Compare: Retention policies vs. integrity controls: both support forensic validity, but retention ensures logs exist when needed, while integrity ensures logs are trustworthy. Compliance questions often test whether you understand that having logs isn't enough; they must also be authentic and unmodified.


Quick Reference Table

ConceptBest Examples
Data PreparationLog collection, normalization, time synchronization
Threat DetectionPattern recognition, anomaly detection, event correlation
Search OptimizationLog filtering, Boolean queries, field-specific searches
Forensic ReconstructionTimeline creation, system log analysis, network traffic analysis
Evidence IntegrityTamper detection, cryptographic hashing, write-once storage
Enterprise PlatformsSIEM systems, IDPS integration
GovernanceRetention policies, compliance requirements, audit trails
CommunicationVisualization dashboards, executive reporting

Self-Check Questions

  1. Which two techniques must be completed before event correlation can be effective?
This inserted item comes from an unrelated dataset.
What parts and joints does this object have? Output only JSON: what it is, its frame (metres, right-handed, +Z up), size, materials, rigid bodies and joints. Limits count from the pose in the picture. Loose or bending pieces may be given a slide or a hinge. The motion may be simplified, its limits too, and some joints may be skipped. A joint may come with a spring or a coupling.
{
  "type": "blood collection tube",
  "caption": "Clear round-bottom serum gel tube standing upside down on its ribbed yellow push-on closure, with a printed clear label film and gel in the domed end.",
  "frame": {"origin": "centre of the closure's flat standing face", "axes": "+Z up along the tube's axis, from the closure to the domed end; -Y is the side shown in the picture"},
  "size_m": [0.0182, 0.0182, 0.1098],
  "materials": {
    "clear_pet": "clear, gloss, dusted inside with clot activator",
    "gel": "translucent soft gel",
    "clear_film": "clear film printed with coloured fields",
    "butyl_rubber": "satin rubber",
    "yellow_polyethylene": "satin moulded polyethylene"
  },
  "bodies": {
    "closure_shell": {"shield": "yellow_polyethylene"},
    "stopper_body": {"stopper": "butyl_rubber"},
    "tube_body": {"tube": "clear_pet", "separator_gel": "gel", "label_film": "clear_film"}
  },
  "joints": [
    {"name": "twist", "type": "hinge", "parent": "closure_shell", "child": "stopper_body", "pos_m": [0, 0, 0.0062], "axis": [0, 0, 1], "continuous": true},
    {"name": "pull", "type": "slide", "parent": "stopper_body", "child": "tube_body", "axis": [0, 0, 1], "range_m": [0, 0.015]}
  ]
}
Explain why each is a prerequisite.

  2. An attacker compromised a system and deleted local logs before exfiltrating data. Which techniques would have prevented or detected this anti-forensic activity?
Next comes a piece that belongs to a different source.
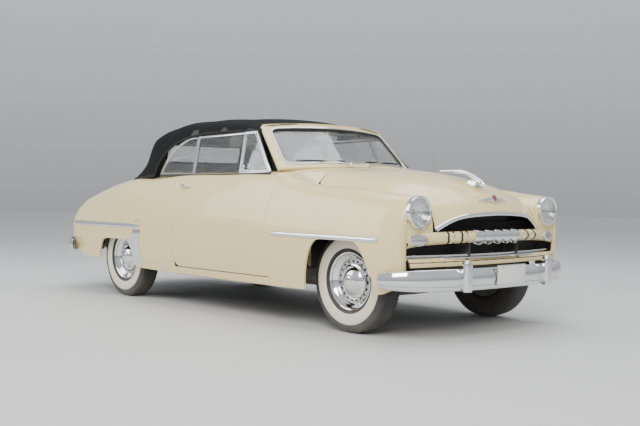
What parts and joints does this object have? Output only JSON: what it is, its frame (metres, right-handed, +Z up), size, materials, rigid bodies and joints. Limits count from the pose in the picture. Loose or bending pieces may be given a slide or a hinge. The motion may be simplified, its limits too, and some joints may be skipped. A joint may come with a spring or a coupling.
{
  "type": "family convertible car",
  "caption": "Two-door convertible car with the cloth top raised: opening doors, hood and trunk lid, steered front wheels, rolling whitewall tyres.",
  "frame": {"origin": "on the ground, halfway along the length and on the centreline", "axes": "+X forward (the way the car drives), +Y to the car's left, +Z up"},
  "size_m": [4.8025, 1.871, 1.5687],
  "materials": {
    "body_paint": "gloss pale cream enamel",
    "chrome": "bright plated",
    "glass": "clear, polished",
    "lamp_red": "red lens",
    "tyre": "black rubber with a broad white wall",
    "top_cloth": "black woven top cloth",
    "seat_trim": "satin, pleated",
    "engine_iron": "painted casting",
    "black_plastic": "moulded rim, gloss",
    "black_steel": "satin black chassis paint"
  },
  "bodies": {
    "body": {"chassis_frame": "black_steel", "floor_pan": "black_steel", "cowl": "body_paint", "front_structure": "black_steel", "fender_left": "body_paint", "fender_right": "body_paint", "quarter_left": "body_paint", "quarter_right": "body_paint", "sills": "body_paint", "deck_panel": "body_paint", "windshield_frame": "body_paint", "windshield_glass": "glass", "quarter_glass": "glass", "soft_top": "top_cloth", "top_bows": "black_steel", "rear_window": "glass", "front_bumper": "chrome", "rear_bumper": "chrome", "grille": "chrome", "headlights": "glass", "tail_lights": "lamp_red", "engine": "engine_iron", "rear_axle": "black_steel", "exhaust": "black_steel", "fuel_tank": "black_steel", "front_suspension": "black_steel", "front_seat": "seat_trim", "rear_seat": "seat_trim", "dashboard": "body_paint"},
    "hood": {"hood": "body_paint"},
    "trunk_lid": {"trunk_lid": "body_paint"},
    "door_left": {"door_left": "body_paint", "door_glass_left": "glass"},
    "door_right": {"door_right": "body_paint", "door_glass_right": "glass"},
    "knuckle_left": {"knuckle_left": "black_steel"},
    "knuckle_right": {"knuckle_right": "black_steel"},
    "steering_wheel": {"steering_wheel": "black_plastic"},
    "wheel_front_left": {"wheel_front_left": "chrome", "tyre_front_left": "tyre"},
    "wheel_front_right": {"wheel_front_right": "chrome", "tyre_front_right": "tyre"},
    "wheel_rear_left": {"wheel_rear_left": "chrome", "tyre_rear_left": "tyre"},
    "wheel_rear_right": {"wheel_rear_right": "chrome", "tyre_rear_right": "tyre"}
  },
  "joints": [
    {"name": "door_left_hinge", "type": "hinge", "parent": "body", "child": "door_left", "pos_m": [0.895, 0.918, 0.7], "axis": [0, 0, -1], "range_deg": [0, 68]},
    {"name": "door_right_hinge", "type": "hinge", "parent": "body", "child": "door_right", "pos_m": [0.895, -0.918, 0.7], "axis": [0, 0, 1], "range_deg": [0, 68]},
    {"name": "hood_hinge", "type": "hinge", "parent": "body", "child": "hood", "pos_m": [1.002, 0, 1.14], "axis": [0, -1, 0], "range_deg": [0, 48]},
    {"name": "trunk_hinge", "type": "hinge", "parent": "body", "child": "trunk_lid", "pos_m": [-1.346, 0, 1.058], "axis": [0, 1, 0], "range_deg": [0, 55]},
    {"name": "steer_left", "type": "hinge", "parent": "body", "child": "knuckle_left", "pos_m": [1.6415, 0.636, 0.353], "axis": [0, 0, 1], "range_deg": [-30, 30]},
    {"name": "steer_right", "type": "hinge", "parent": "body", "child": "knuckle_right", "pos_m": [1.6415, -0.636, 0.353], "axis": [0, 0, 1], "range_deg": [-30, 30]},
    {"name": "steering_wheel_turn", "type": "hinge", "parent": "body", "child": "steering_wheel", "pos_m": [0.59, 0.37, 0.968], "axis": [-0.8829, 0, 0.4695], "range_deg": [-540, 540]},
    {"name": "wheel_front_left_spin", "type": "hinge", "parent": "knuckle_left", "child": "wheel_front_left", "pos_m": [1.6415, 0.71, 0.353], "axis": [0, 1, 0], "continuous": true},
    {"name": "wheel_front_right_spin", "type": "hinge", "parent": "knuckle_right", "child": "wheel_front_right", "pos_m": [1.6415, -0.71, 0.353], "axis": [0, 1, 0], "continuous": true},
    {"name": "wheel_rear_left_spin", "type": "hinge", "parent": "body", "child": "wheel_rear_left", "pos_m": [-1.2545, 0.7425, 0.353], "axis": [0, 1, 0], "continuous": true},
    {"name": "wheel_rear_right_spin", "type": "hinge", "parent": "body", "child": "wheel_rear_right", "pos_m": [-1.2545, -0.7425, 0.353], "axis": [0, 1, 0], "continuous": true}
  ],
  "couplings": [
    {"joint": "steer_right", "follows": "steer_left", "ratio": 1}
  ]
}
  3. Compare and contrast pattern recognition with anomaly detection. When would each be more effective at identifying a novel attack?

  4. A forensic investigator notices a 15-minute gap in firewall logs during the suspected breach window. Which technique addresses this concern, and what might the gap indicate?

  5. Your organization must demonstrate to auditors that authentication logs from the past 18 months are complete and unmodified. Which three techniques or controls would you reference in your response?